>> begin

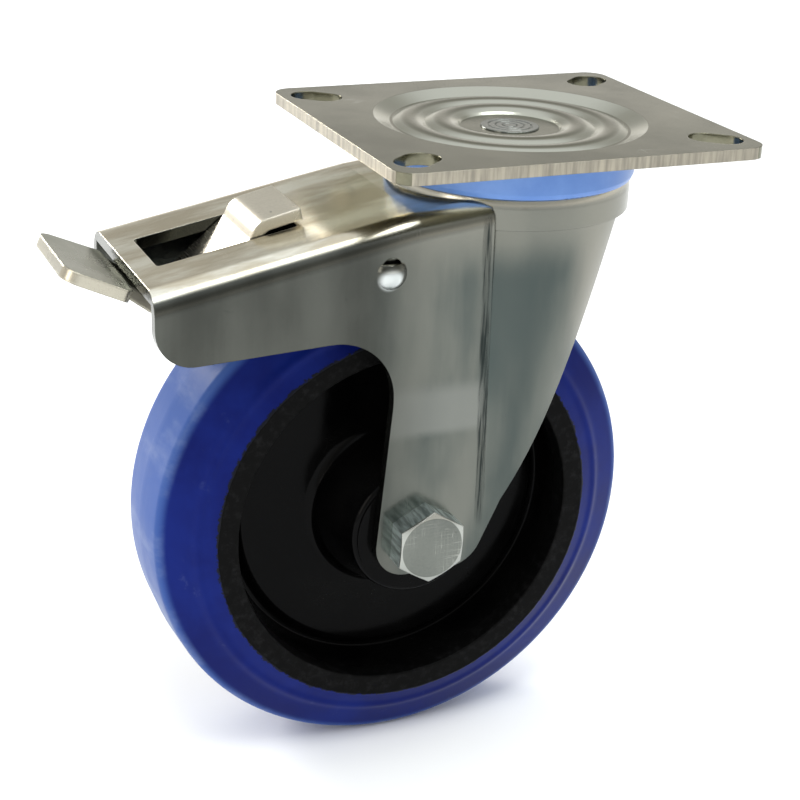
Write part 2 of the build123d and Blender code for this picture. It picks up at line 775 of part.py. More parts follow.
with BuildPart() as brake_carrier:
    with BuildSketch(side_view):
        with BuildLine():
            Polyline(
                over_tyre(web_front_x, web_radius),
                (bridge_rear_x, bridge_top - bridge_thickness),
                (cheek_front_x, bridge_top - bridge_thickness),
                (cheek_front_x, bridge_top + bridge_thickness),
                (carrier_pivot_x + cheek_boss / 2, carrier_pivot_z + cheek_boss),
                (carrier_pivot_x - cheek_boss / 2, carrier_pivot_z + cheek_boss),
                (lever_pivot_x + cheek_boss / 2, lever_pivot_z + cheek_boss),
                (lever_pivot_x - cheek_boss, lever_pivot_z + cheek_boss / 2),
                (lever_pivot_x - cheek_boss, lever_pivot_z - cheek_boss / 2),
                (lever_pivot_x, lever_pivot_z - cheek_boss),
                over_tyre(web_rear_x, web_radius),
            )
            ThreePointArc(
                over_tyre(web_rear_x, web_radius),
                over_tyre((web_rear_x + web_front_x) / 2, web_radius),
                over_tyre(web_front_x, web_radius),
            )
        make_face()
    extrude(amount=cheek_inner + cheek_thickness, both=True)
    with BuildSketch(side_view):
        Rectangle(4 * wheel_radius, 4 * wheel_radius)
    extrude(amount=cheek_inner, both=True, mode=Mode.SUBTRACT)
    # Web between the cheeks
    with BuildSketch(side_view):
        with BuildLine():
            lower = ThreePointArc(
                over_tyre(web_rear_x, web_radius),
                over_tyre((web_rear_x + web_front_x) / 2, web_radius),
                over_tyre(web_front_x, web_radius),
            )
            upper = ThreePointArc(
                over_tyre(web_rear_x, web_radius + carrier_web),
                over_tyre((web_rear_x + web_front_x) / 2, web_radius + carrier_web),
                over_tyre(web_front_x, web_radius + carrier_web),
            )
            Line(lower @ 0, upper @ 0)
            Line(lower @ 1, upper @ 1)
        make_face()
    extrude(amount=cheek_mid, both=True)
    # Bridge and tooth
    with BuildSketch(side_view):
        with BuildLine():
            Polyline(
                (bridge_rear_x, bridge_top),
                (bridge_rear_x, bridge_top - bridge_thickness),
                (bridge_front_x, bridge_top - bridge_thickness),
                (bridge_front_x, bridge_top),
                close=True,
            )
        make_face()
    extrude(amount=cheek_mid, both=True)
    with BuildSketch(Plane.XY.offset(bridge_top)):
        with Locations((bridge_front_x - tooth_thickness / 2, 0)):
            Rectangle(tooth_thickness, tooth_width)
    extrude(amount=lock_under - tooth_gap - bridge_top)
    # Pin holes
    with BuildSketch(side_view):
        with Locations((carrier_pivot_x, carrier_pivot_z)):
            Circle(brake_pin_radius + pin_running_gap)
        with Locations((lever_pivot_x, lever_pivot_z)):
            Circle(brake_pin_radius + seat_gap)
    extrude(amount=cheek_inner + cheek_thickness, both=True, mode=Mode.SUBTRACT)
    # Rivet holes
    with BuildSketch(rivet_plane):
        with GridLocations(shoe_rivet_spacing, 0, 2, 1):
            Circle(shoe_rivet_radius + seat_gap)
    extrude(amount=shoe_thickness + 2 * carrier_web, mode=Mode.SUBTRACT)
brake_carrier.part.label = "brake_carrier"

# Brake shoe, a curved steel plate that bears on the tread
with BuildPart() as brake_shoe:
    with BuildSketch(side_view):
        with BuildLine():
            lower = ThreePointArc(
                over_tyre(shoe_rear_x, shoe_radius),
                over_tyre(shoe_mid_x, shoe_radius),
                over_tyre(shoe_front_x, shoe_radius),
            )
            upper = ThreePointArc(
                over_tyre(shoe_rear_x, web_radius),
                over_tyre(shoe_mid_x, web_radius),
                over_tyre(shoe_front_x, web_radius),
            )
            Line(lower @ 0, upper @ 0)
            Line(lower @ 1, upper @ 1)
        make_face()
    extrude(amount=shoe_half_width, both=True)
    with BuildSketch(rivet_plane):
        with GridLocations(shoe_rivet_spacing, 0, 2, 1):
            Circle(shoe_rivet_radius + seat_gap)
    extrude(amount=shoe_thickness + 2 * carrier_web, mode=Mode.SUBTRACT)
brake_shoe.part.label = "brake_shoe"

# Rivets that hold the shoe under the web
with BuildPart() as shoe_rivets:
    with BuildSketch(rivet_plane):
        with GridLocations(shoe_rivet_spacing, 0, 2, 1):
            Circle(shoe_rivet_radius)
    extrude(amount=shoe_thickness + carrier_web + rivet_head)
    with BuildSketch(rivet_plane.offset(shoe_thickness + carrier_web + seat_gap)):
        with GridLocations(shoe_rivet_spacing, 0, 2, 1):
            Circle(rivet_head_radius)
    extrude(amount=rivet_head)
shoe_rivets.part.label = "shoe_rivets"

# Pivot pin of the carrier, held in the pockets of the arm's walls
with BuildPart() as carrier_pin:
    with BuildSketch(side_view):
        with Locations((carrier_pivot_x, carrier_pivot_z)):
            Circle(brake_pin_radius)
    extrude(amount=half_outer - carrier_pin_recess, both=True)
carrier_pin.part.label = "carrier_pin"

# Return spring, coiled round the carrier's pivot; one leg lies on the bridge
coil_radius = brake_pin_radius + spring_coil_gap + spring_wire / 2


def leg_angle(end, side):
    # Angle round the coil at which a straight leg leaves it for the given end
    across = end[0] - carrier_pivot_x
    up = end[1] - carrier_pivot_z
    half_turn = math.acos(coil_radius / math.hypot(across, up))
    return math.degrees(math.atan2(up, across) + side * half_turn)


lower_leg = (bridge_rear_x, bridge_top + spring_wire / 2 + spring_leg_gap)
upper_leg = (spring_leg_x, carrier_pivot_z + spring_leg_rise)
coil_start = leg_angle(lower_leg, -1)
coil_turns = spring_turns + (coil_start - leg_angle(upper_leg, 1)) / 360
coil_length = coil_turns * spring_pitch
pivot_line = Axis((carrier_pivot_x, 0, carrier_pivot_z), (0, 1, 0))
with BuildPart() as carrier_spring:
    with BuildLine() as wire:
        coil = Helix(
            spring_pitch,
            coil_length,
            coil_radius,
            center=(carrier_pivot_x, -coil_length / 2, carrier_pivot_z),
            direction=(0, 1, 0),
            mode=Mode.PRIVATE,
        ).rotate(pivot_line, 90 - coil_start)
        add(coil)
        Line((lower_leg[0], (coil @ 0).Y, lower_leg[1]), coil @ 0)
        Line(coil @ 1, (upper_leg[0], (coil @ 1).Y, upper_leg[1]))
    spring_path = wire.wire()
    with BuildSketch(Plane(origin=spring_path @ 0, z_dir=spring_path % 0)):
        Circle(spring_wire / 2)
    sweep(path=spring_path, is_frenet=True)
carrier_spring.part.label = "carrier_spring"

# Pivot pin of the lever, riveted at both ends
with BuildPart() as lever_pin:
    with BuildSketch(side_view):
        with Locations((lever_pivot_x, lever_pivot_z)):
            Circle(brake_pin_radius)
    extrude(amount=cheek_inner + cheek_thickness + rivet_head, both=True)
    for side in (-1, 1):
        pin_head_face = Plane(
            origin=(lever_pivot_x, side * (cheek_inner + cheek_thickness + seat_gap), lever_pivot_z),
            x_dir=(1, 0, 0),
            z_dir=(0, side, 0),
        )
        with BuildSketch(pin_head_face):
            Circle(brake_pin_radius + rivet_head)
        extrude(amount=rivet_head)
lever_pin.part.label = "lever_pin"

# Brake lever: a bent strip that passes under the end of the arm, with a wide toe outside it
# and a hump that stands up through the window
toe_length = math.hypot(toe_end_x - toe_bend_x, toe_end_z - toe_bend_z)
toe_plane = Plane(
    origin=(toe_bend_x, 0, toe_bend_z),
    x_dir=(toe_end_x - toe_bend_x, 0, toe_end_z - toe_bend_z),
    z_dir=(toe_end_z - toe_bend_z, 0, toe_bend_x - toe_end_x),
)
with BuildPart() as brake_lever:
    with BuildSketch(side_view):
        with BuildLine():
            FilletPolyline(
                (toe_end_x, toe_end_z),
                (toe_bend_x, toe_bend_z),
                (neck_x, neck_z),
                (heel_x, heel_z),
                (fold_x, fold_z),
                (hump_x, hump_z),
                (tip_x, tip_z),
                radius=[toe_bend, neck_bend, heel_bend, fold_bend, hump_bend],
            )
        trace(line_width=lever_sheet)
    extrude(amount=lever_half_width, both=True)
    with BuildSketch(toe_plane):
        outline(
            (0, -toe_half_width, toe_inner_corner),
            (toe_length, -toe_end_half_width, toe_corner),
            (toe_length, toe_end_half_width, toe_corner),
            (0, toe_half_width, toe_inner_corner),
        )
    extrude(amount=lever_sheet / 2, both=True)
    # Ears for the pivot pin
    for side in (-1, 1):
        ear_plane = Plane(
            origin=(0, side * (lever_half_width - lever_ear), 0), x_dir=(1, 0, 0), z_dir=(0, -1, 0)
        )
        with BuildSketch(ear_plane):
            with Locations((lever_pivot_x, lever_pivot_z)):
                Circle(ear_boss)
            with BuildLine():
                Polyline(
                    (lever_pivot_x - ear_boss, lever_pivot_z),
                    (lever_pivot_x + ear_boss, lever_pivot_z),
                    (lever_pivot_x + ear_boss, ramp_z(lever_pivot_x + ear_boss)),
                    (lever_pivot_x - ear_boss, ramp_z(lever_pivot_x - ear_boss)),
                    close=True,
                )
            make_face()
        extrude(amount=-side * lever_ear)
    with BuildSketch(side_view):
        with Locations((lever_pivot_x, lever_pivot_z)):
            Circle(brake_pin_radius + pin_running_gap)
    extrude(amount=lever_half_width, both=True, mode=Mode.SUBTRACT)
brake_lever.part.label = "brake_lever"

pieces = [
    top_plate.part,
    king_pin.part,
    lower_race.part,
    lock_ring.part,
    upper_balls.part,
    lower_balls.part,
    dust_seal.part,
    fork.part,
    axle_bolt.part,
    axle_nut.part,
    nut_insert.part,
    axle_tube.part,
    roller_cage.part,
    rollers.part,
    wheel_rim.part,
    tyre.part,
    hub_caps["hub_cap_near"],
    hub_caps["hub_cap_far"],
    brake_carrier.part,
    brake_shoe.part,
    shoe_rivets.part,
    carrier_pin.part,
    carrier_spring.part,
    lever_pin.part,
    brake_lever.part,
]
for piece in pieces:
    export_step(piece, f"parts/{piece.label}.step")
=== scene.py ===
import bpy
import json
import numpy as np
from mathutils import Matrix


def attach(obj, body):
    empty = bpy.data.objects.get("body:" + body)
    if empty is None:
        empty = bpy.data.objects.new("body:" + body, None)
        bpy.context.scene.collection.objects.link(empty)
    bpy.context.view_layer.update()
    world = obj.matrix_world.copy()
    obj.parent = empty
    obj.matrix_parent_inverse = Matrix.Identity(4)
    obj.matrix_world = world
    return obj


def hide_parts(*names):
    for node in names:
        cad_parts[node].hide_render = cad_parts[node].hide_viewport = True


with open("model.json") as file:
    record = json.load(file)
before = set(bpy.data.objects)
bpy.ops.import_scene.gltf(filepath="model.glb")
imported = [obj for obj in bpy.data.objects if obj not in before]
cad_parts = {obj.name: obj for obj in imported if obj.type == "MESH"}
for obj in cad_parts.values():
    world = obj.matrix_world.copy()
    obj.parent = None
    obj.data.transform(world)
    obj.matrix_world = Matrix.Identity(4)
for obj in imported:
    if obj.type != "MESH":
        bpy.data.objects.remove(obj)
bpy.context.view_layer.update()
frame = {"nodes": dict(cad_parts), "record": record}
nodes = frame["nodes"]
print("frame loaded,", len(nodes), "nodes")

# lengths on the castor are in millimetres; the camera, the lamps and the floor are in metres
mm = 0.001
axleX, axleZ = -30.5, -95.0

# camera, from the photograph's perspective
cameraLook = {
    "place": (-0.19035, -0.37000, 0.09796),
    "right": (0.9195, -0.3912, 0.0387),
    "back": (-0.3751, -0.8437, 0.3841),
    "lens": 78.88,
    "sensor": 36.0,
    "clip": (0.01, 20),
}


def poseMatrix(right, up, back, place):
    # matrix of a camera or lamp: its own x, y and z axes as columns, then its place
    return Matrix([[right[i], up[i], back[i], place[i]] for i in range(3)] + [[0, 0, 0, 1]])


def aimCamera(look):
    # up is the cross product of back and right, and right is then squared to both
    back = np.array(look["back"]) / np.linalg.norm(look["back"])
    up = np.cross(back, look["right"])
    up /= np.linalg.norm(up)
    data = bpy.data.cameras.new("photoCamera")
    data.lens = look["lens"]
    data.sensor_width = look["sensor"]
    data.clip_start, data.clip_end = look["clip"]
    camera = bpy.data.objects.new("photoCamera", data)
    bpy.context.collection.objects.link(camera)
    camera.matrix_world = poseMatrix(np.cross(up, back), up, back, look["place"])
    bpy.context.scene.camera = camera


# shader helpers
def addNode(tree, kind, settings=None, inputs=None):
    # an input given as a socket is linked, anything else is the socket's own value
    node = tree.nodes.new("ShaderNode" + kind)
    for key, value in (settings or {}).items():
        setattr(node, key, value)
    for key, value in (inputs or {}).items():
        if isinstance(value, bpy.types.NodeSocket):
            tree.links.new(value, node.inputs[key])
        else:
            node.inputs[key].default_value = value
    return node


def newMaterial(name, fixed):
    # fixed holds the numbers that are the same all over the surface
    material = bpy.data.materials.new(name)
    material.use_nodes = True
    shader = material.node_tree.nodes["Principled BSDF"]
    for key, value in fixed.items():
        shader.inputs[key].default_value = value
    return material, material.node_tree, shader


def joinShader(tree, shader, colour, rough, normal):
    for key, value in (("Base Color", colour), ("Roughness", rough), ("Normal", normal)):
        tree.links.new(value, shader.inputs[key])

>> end

OBJECTIVE: Within the listing above, the range opens at the line with "obj.data.transform(world)" and closes at the line with "axleX, axleZ = -30.5, -95.0". Reproduce exactly the lines of that range, including both ends.

TASK ANSWER:
    obj.data.transform(world)
    obj.matrix_world = Matrix.Identity(4)
for obj in imported:
    if obj.type != "MESH":
        bpy.data.objects.remove(obj)
bpy.context.view_layer.update()
frame = {"nodes": dict(cad_parts), "record": record}
nodes = frame["nodes"]
print("frame loaded,", len(nodes), "nodes")

# lengths on the castor are in millimetres; the camera, the lamps and the floor are in metres
mm = 0.001
axleX, axleZ = -30.5, -95.0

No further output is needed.